• Task brief
Can you restate the records below word for word?

◆ ◆ ◆

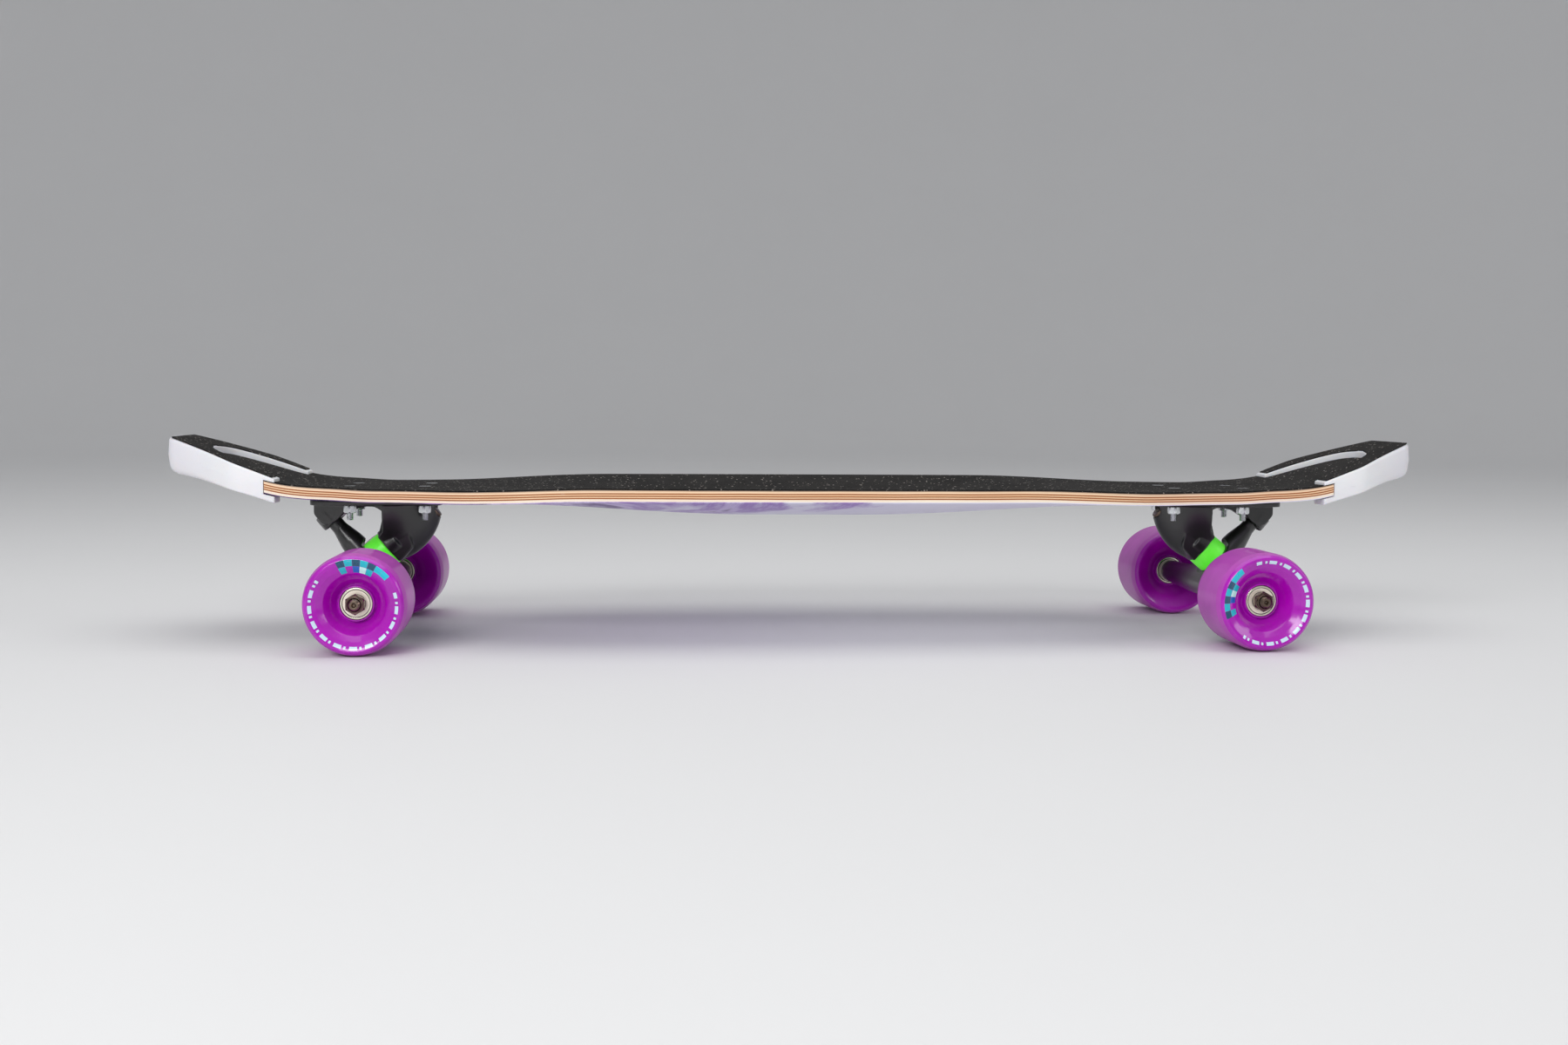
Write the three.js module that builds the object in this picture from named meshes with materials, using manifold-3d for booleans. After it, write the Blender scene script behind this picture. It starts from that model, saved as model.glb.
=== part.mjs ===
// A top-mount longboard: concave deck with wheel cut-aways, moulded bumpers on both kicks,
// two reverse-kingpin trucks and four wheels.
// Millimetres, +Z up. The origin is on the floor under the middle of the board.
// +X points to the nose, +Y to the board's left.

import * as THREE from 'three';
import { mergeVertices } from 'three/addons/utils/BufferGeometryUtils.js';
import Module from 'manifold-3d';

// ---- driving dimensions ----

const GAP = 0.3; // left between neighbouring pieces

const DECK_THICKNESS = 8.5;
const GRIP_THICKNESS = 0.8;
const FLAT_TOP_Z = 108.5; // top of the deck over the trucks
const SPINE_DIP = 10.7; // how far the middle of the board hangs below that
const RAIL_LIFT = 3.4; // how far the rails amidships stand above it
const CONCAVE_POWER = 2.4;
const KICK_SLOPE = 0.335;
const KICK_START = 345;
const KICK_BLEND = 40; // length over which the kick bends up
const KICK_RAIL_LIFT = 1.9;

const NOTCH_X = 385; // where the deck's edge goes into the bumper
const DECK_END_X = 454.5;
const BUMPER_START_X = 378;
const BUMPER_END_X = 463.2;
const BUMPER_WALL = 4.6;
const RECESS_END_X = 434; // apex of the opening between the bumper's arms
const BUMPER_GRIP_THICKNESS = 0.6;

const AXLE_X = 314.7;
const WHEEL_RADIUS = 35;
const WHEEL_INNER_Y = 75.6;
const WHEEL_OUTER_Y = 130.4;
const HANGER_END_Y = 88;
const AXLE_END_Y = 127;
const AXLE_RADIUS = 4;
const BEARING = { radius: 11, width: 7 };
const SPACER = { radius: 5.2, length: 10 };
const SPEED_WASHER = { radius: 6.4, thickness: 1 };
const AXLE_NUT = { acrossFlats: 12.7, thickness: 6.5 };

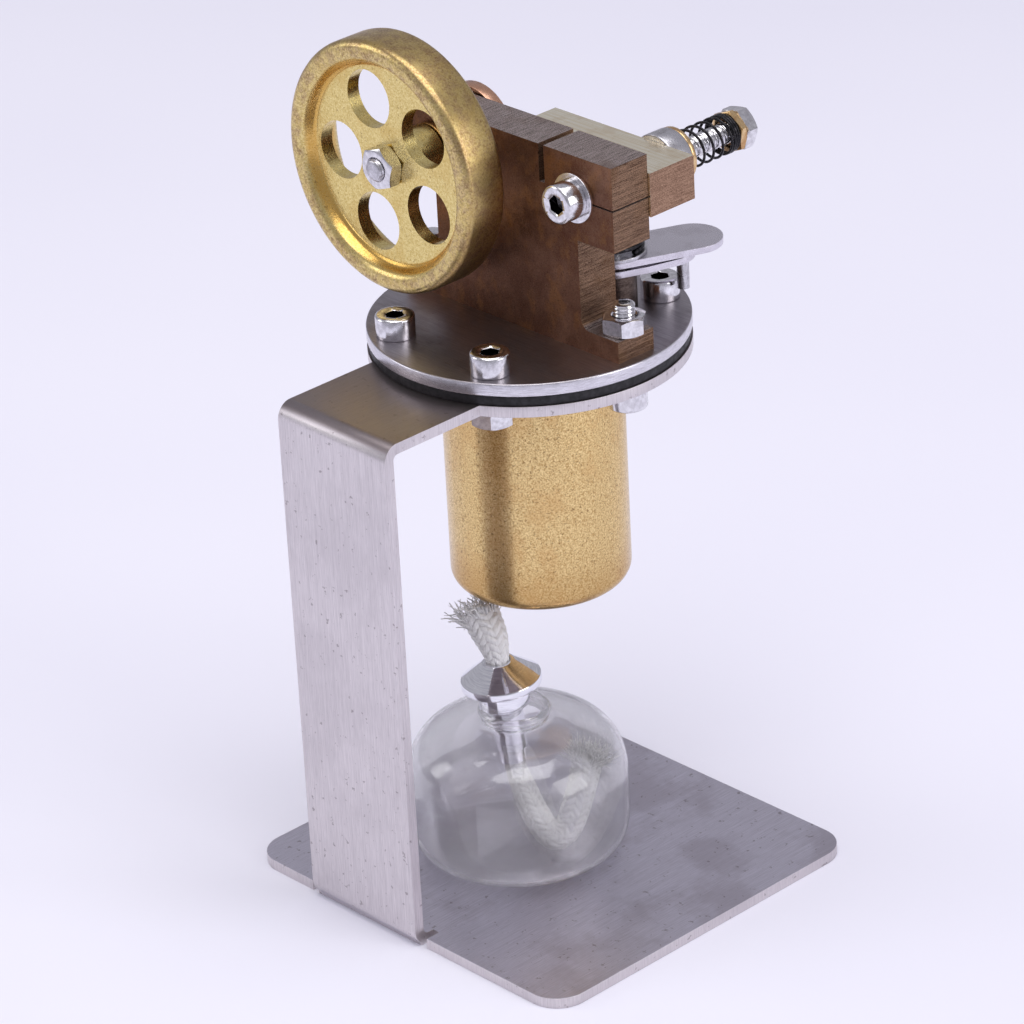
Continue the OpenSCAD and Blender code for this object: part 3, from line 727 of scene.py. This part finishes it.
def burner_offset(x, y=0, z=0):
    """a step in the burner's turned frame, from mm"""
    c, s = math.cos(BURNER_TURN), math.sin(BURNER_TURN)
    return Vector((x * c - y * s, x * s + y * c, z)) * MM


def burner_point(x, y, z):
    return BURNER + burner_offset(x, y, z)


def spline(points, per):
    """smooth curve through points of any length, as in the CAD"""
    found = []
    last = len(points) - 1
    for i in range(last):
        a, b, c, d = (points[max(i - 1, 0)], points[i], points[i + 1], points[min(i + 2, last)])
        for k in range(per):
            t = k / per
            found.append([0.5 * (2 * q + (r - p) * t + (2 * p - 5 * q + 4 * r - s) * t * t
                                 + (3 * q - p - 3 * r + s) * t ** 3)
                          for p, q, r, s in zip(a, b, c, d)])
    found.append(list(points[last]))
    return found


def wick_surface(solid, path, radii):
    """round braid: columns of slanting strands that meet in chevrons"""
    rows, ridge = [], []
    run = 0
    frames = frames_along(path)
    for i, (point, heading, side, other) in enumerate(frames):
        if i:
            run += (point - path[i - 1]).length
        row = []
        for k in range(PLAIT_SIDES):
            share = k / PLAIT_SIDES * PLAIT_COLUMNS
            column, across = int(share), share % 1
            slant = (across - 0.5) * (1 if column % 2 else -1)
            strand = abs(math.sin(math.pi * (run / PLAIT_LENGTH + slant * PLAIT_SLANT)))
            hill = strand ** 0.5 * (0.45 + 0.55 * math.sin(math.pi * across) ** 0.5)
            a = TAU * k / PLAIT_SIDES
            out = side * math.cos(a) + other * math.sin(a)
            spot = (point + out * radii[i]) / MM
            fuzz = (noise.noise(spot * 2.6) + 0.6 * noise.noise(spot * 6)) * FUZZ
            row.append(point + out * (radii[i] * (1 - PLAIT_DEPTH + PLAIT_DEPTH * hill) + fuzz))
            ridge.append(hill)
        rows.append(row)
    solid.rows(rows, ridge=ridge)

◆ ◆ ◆

• Task response
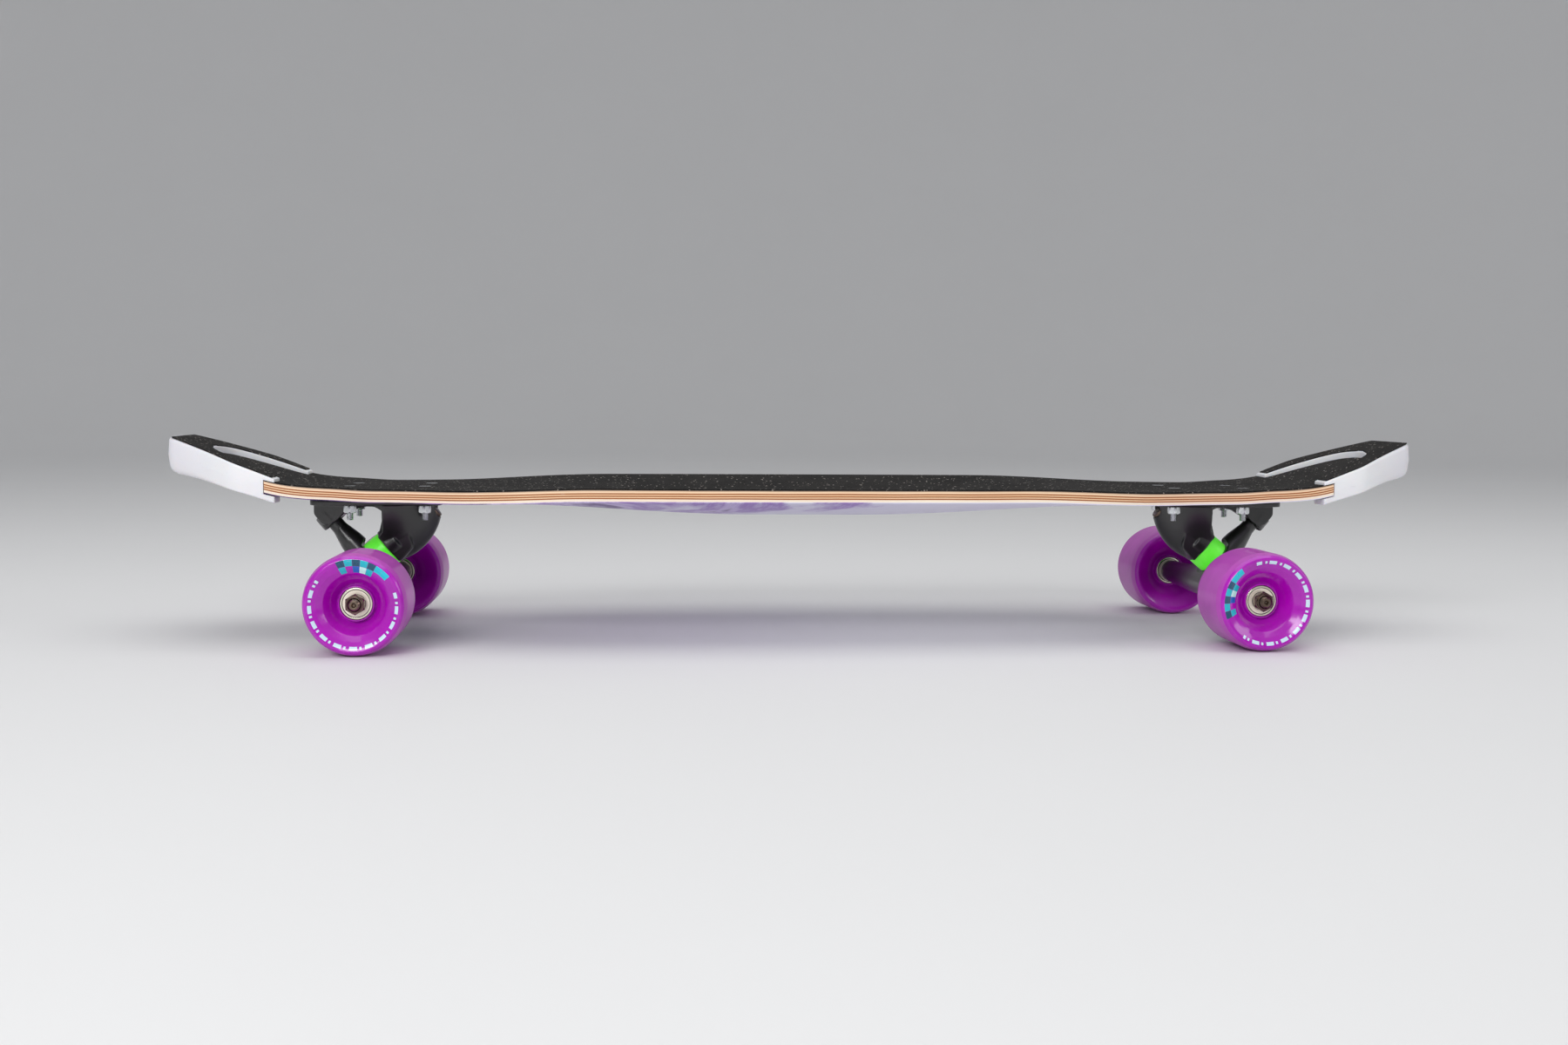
Write the three.js module that builds the object in this picture from named meshes with materials, using manifold-3d for booleans. After it, write the Blender scene script behind this picture. It starts from that model, saved as model.glb.
=== part.mjs ===
// A top-mount longboard: concave deck with wheel cut-aways, moulded bumpers on both kicks,
// two reverse-kingpin trucks and four wheels.
// Millimetres, +Z up. The origin is on the floor under the middle of the board.
// +X points to the nose, +Y to the board's left.

import * as THREE from 'three';
import { mergeVertices } from 'three/addons/utils/BufferGeometryUtils.js';
import Module from 'manifold-3d';

// ---- driving dimensions ----

const GAP = 0.3; // left between neighbouring pieces

const DECK_THICKNESS = 8.5;
const GRIP_THICKNESS = 0.8;
const FLAT_TOP_Z = 108.5; // top of the deck over the trucks
const SPINE_DIP = 10.7; // how far the middle of the board hangs below that
const RAIL_LIFT = 3.4; // how far the rails amidships stand above it
const CONCAVE_POWER = 2.4;
const KICK_SLOPE = 0.335;
const KICK_START = 345;
const KICK_BLEND = 40; // length over which the kick bends up
const KICK_RAIL_LIFT = 1.9;

const NOTCH_X = 385; // where the deck's edge goes into the bumper
const DECK_END_X = 454.5;
const BUMPER_START_X = 378;
const BUMPER_END_X = 463.2;
const BUMPER_WALL = 4.6;
const RECESS_END_X = 434; // apex of the opening between the bumper's arms
const BUMPER_GRIP_THICKNESS = 0.6;

const AXLE_X = 314.7;
const WHEEL_RADIUS = 35;
const WHEEL_INNER_Y = 75.6;
const WHEEL_OUTER_Y = 130.4;
const HANGER_END_Y = 88;
const AXLE_END_Y = 127;
const AXLE_RADIUS = 4;
const BEARING = { radius: 11, width: 7 };
const SPACER = { radius: 5.2, length: 10 };
const SPEED_WASHER = { radius: 6.4, thickness: 1 };
const AXLE_NUT = { acrossFlats: 12.7, thickness: 6.5 };

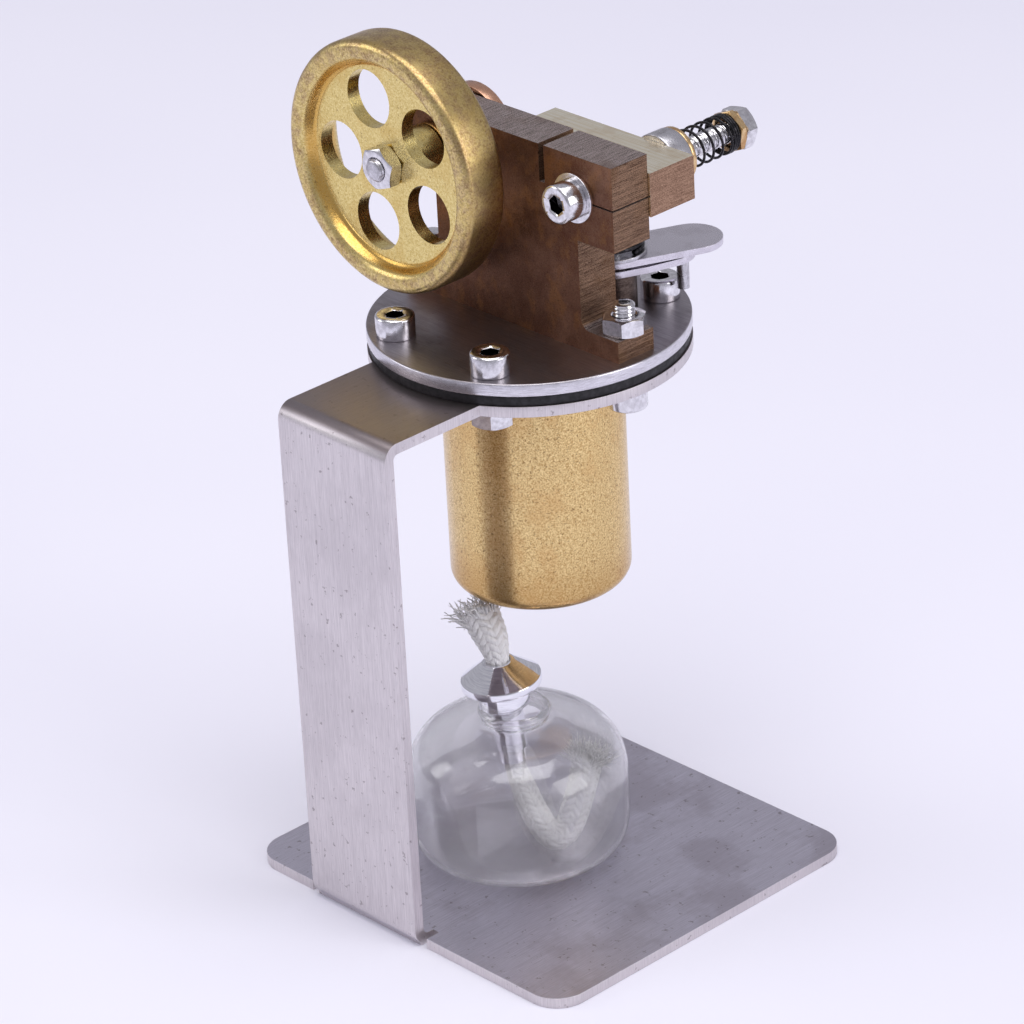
Continue the OpenSCAD and Blender code for this object: part 3, from line 727 of scene.py. This part finishes it.
def burner_offset(x, y=0, z=0):
    """a step in the burner's turned frame, from mm"""
    c, s = math.cos(BURNER_TURN), math.sin(BURNER_TURN)
    return Vector((x * c - y * s, x * s + y * c, z)) * MM


def burner_point(x, y, z):
    return BURNER + burner_offset(x, y, z)


def spline(points, per):
    """smooth curve through points of any length, as in the CAD"""
    found = []
    last = len(points) - 1
    for i in range(last):
        a, b, c, d = (points[max(i - 1, 0)], points[i], points[i + 1], points[min(i + 2, last)])
        for k in range(per):
            t = k / per
            found.append([0.5 * (2 * q + (r - p) * t + (2 * p - 5 * q + 4 * r - s) * t * t
                                 + (3 * q - p - 3 * r + s) * t ** 3)
                          for p, q, r, s in zip(a, b, c, d)])
    found.append(list(points[last]))
    return found


def wick_surface(solid, path, radii):
    """round braid: columns of slanting strands that meet in chevrons"""
    rows, ridge = [], []
    run = 0
    frames = frames_along(path)
    for i, (point, heading, side, other) in enumerate(frames):
        if i:
            run += (point - path[i - 1]).length
        row = []
        for k in range(PLAIT_SIDES):
            share = k / PLAIT_SIDES * PLAIT_COLUMNS
            column, across = int(share), share % 1
            slant = (across - 0.5) * (1 if column % 2 else -1)
            strand = abs(math.sin(math.pi * (run / PLAIT_LENGTH + slant * PLAIT_SLANT)))
            hill = strand ** 0.5 * (0.45 + 0.55 * math.sin(math.pi * across) ** 0.5)
            a = TAU * k / PLAIT_SIDES
            out = side * math.cos(a) + other * math.sin(a)
            spot = (point + out * radii[i]) / MM
            fuzz = (noise.noise(spot * 2.6) + 0.6 * noise.noise(spot * 6)) * FUZZ
            row.append(point + out * (radii[i] * (1 - PLAIT_DEPTH + PLAIT_DEPTH * hill) + fuzz))
            ridge.append(hill)
        rows.append(row)
    solid.rows(rows, ridge=ridge)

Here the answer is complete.